Detractors tend to focus more on that weirdness. Those looking for Beatles-esque verse-chorus-verse resolution, for example, are in for some trouble. Her lyrics seem written not only to be sung but also to work on the page, and she’s more than willing to sacrifice singalong ease for expository conceits. Lines are stitched together with an expert’s hand, then brought to life through a confident voice that can reach and hold notes one moment and squawk the next.
Newsom moved further from pop structures on her second album, “Ys,” an angular, challenging work produced and arranged in collaboration with Parks that confirmed her promise. Its success carried her away from smoky clubs into concert halls, including a memorable performance at Disney Hall in 2007.
“Divers” is no less challenging than either “Ys” or 2010’s “Have One on Me.” But it is, said Newsom, the most thematically linked album she’s done, even if narrative strands are hardly chronological. Rather, Newsom describes the work as “a sort of narrative loop.”

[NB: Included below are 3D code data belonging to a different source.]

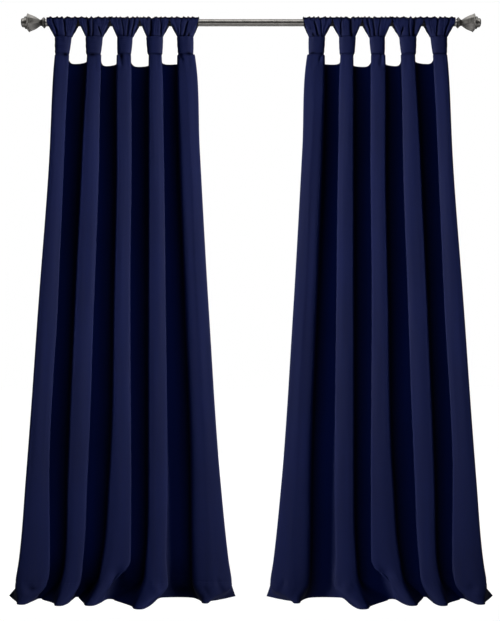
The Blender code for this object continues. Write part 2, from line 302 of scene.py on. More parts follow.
@dataclass
class Cloth:
    """A sheet given by its middle surface, closed to a solid of chosen thickness.

    The front and the back lie half a thickness away along the grid's normals, and a rim of quads joins
    their edges.
    """

    grid: Array
    thickness: Array | float
    flat: Array

    def solid(self) -> tuple[Array, Array, Array]:
        """Close the sheet.

        Returns:
            Points, quads and flat positions.
        """
        rows, columns = self.grid.shape[:2]
        half = np.broadcast_to(np.asarray(self.thickness, float), (rows, columns))[..., None] / 2
        away = grid_normals(self.grid) * half
        points = np.concatenate([(self.grid + away).reshape(-1, 3), (self.grid - away).reshape(-1, 3)])
        size = rows * columns
        front = grid_quads(rows, columns)
        back = front[:, ::-1] + size
        top = np.arange(columns)
        right = np.arange(1, rows) * columns + columns - 1
        bottom = (rows - 1) * columns + np.arange(columns - 2, -1, -1)
        left = np.arange(rows - 2, 0, -1) * columns
        rim = np.concatenate([top, right, bottom, left])
        after = np.roll(rim, -1)
        edge = np.stack([rim, after, after + size, rim + size], axis=1)
        flat = self.flat.reshape(-1, 2)
        return points, np.concatenate([front, back, edge]), np.concatenate([flat, flat])


# Finishes

CHECK_SHARE = 0.5
SLUB_STRETCH = (900.0, 40.0, 1.0)
SLUB_DETAIL = 3.0
CLOTH_MOTTLE = {"Cloud": ((1.0, 1.0, 1.0), 4.0), "Streak": ((14.0, 14.0, 0.6), 4.0)}
METAL_BRUSH = {"Mark": ((9.0, 1.0, 1.0), 5.0), "Patina": ((0.9, 0.9, 0.9), 4.0)}
NOISE_MIDDLE = (0.3, 0.7)


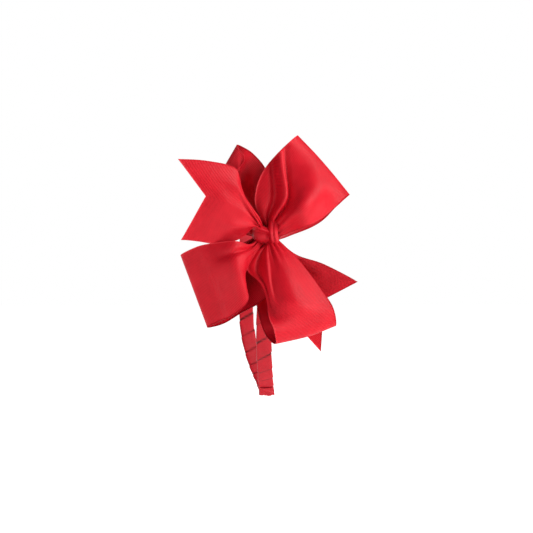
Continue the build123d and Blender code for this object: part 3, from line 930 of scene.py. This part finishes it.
lobe = strip("knot_lobe", KNOT_LOBE)
band = strip("knot_band", KNOT_BAND)
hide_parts("knot")
for part in (lobe, band):
    part.data.materials.append(NARROW)
strap = hub_ring("knot_strap_cloth", half_height=6.6, half_depth=4.2, half_width=4.75,
                 fold_depth=0.0, fold_count=1, start=-0.6, sweep=2 * math.pi + 0.3)
strap.data.materials.append(NARROW)
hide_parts("knot_strap")
pinch = hub_ring("pinch_cloth", half_height=4.9, half_depth=2.7, half_width=6.0,
                 fold_depth=0.35, fold_count=9, start=0.0, sweep=2 * math.pi)
pinch.data.materials.append(WIDE)
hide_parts("pinch_pleats")

core, _ = plain_material("core_plastic", dark=(0.2, 0.005, 0.01), light=(0.3, 0.01, 0.015),
                         noise_scale=300, roughness=0.35, bump_distance=0.0001)
thread, _ = plain_material("binding_thread_red", dark=(0.3, 0.004, 0.01), light=(0.5, 0.01, 0.02),
                           noise_scale=900, roughness=0.6, bump_distance=0.0002)
glue, glue_shader = plain_material("hot_melt_glue", dark=(0.72, 0.68, 0.58), light=(0.85, 0.82, 0.74),
                                   noise_scale=120, roughness=0.25, bump_distance=0.0003)
glue_shader.inputs["Subsurface Weight"].default_value = 0.4
glue_shader.inputs["Subsurface Scale"].default_value = 0.002
KEPT_NODES = {"core_top": core, "core_near_side": core, "core_far_side": core, "binding_thread": thread,
              "glue_pad": glue}
for node, material in KEPT_NODES.items():
    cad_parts[node].data.materials.clear()
    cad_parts[node].data.materials.append(material)


# ---------------------------------------------------------------- stage
SURROUND_LIGHT = 0.14
FLOOR_SIZE = 6.0
FLOOR_GAP = 0.0005
FLOOR_GLOW = 0.92


def make_stage():
    bpy.ops.mesh.primitive_plane_add(size=FLOOR_SIZE, location=(0, 0, CAD_BOX[0][2] - FLOOR_GAP))
    floor = bpy.context.object
    floor.name = "floor"
    material, _, shader = node_material("floor_white")
    shader.inputs["Base Color"].default_value = (0.9, 0.9, 0.9, 1)
    shader.inputs["Roughness"].default_value = 0.8
    shader.inputs["Emission Color"].default_value = (1, 1, 1, 1)
    shader.inputs["Emission Strength"].default_value = FLOOR_GLOW
    floor.data.materials.append(material)
    world = bpy.data.worlds.new("studio")
    world.use_nodes = True
    tree = world.node_tree
    background = tree.nodes["Background"]
    background.inputs["Color"].default_value = (1, 1, 1, 1)
    path = tree.nodes.new("ShaderNodeLightPath")
    seen = path.outputs["Is Camera Ray"]
    strength = math_node(tree, "MULTIPLY_ADD", seen, 1 - SURROUND_LIGHT, SURROUND_LIGHT)
    tree.links.new(strength, background.inputs["Strength"])
    bpy.context.scene.world = world


def add_light(name, place, target, size, power):
    data = bpy.data.lights.new(name, "AREA")
    data.size = size
    data.energy = power
    light = bpy.data.objects.new(name, data)
    light.location = place
    direction = Vector(target) - Vector(place)
    light.rotation_euler = direction.to_track_quat("-Z", "Y").to_euler()
    bpy.context.scene.collection.objects.link(light)


def add_camera():
    data = bpy.data.cameras.new("camera")
    data.lens = LENS
    data.sensor_width = SENSOR
    data.clip_end = 20
    camera = bpy.data.objects.new("camera", data)
    camera.location = bow_to_frame([CAMERA_RIGHT, -CAMERA_DISTANCE, CAMERA_UP])
    camera.rotation_euler = Vector(BOW_DEPTH).to_track_quat("-Z", "Y").to_euler()
    bpy.context.scene.collection.objects.link(camera)
    bpy.context.scene.camera = camera


bpy.context.scene.view_settings.view_transform = "Standard"
make_stage()
bow_middle = bow_to_frame([0, 0, 0])
add_light("key", bow_to_frame([1000, -300, 680]), bow_middle, size=0.45, power=17)
add_light("fill", bow_to_frame([-500, -900, 300]), bow_middle, size=0.8, power=1.8)
add_camera()
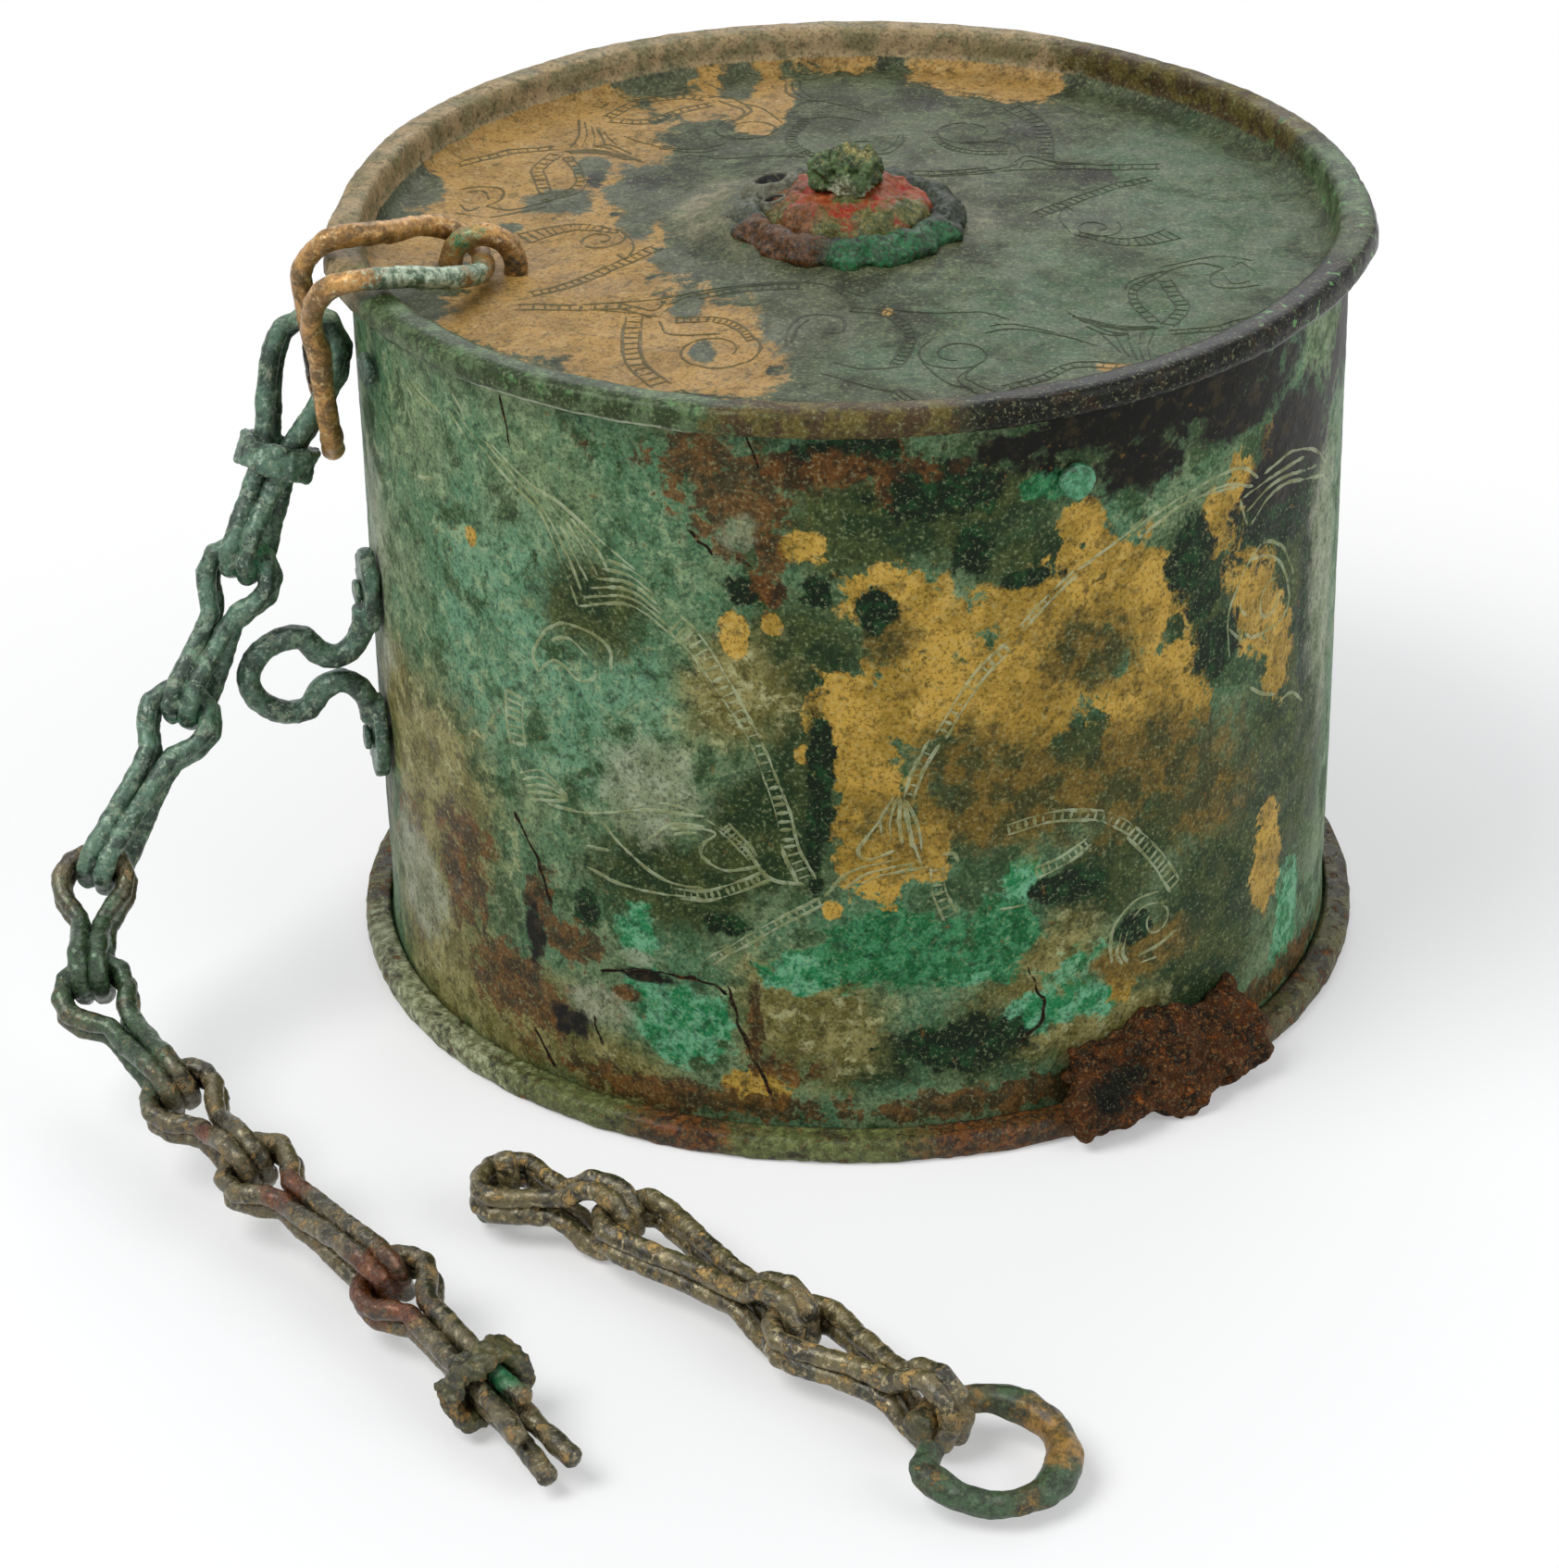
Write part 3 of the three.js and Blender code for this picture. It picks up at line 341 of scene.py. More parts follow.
class Paint:
    """A material built up by layers; colour holds what the layers have made so far."""

    def __init__(self, name, wide, close, share):
        """The layers share a wide and a close noise, which are mixed into the wobble of the zones' edges."""
        self.mat = bpy.data.materials.new(name)
        self.tree = fresh_tree(self.mat)
        self.skin = self.node("BsdfPrincipled")
        self.node("OutputMaterial", {0: self.skin.outputs[0]})
        self.place = self.node("TexCoord").outputs["Object"]
        self.wide = self.noise(*wide)
        self.close = self.noise(*close)
        self.wobble = self.blend(share, self.wide, self.close)
        self.colour = None

    def node(self, kind, inputs=None, **settings):
        return added(self.tree, kind, inputs, **settings)

    def noise(self, size, detail, rough, warp=0.0, shift=(0, 0, 0), stretch=(1, 1, 1)):
        """Noise between 0 and 1 with features about size millimetres wide."""
        placed = self.node("Mapping", {"Vector": self.place, "Location": shift, "Scale": stretch})
        settings = {"Vector": placed.outputs[0], "Scale": 1.0 / (size * MM), "Detail": detail,
                    "Roughness": rough, "Distortion": warp}
        return self.node("TexNoise", settings).outputs[0]

    def maths(self, kind, a, b):
        return self.node("Math", {0: a, 1: b}, operation=kind).outputs[0]

    def times(self, a, b):
        return self.maths("MULTIPLY", a, b)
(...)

“Each song is running a leg of the relay and then passing the baton to the next song, but they’re all ultimately circumnavigating something.”
Unlocking the album’s secrets, like all of Newsom’s work, requires intentional listening. She returns, though, to the notion of time, the ways in which it interacts with a plot of land and the people who inhabit it. In typically descriptive language she calls these souls “stuck together and squashed together, living and dying and making noise and smelling weird and falling in love, creating beauty and fighting with each other and all that. It’s so saturated there.”
The same could be said for the immersive “Divers.”